Despite my concerns, I’m in favor of the legislation, for one key reason. Many of the trades given away in this bill are intended to get enough industry and/or Republican support for a two-thirds vote in the legislature for the bill – to eliminate any constitutional challenges to the program and create legal certainty. The most controversial and potentially problematic of those trades is the preemption provision – which is a purely regulatory provision. Which means that – if that preemption provision turns out to be really problematic down the road in its implementation – there is nothing to stop a simple majority of the legislature from repealing it. In other words, the bill trades away regulatory changes that can be undone with a simple majority for support for a two-thirds vote that otherwise would be very challenging to obtain politically. That’s a trade I’m willing to make.
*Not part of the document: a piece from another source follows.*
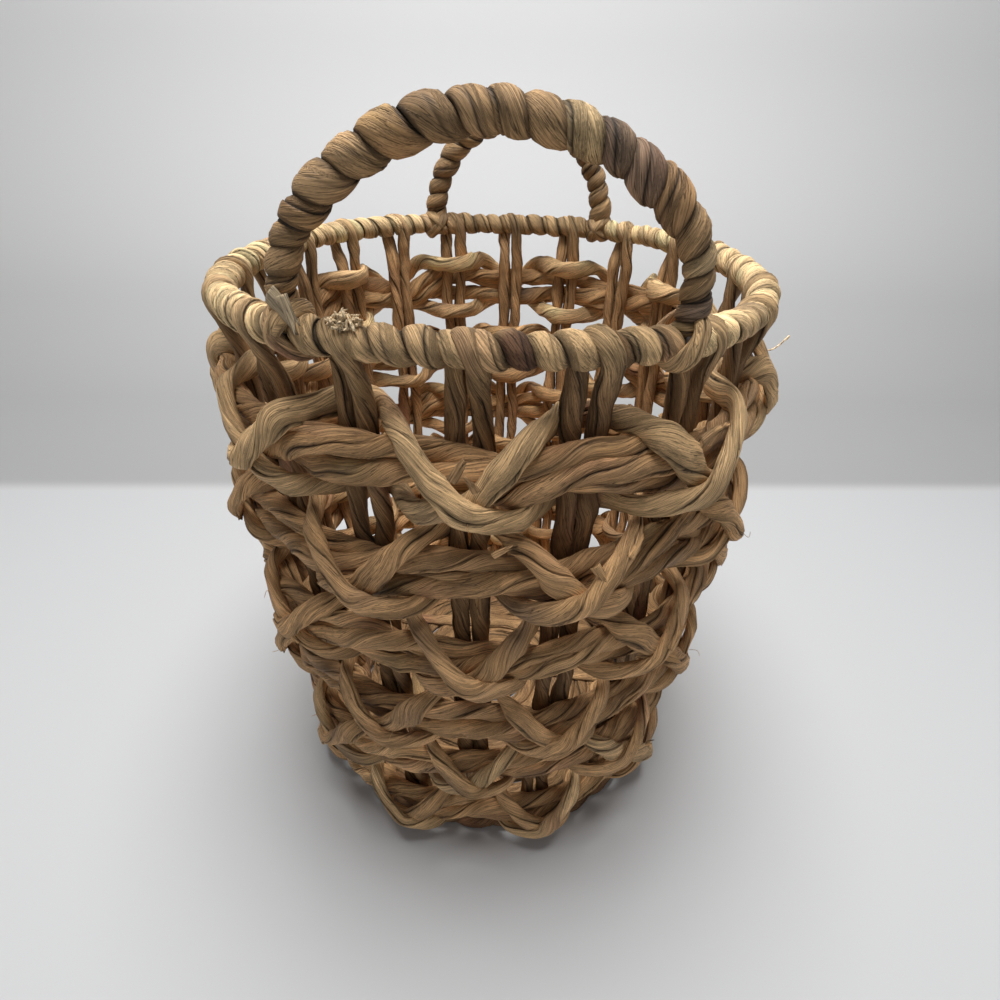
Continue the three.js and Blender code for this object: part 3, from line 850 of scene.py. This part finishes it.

One final point – if the Governor and state legislative leadership can’t get significant Republican support for this deal, then they should move to trim away some of these compromises. I’d get rid of the suspension of the fire prevention fee first. I do think time is on the side of cap-and-trade program here, because the alternative (as industry well knows) is a much more costly regulatory program that doesn’t have cap-and-trade in it. And ultimately, if needed, I do believe there may be plausible paths to extending cap-and-trade that don’t require two-thirds votes in the state legislature, though they are more uncertain legally.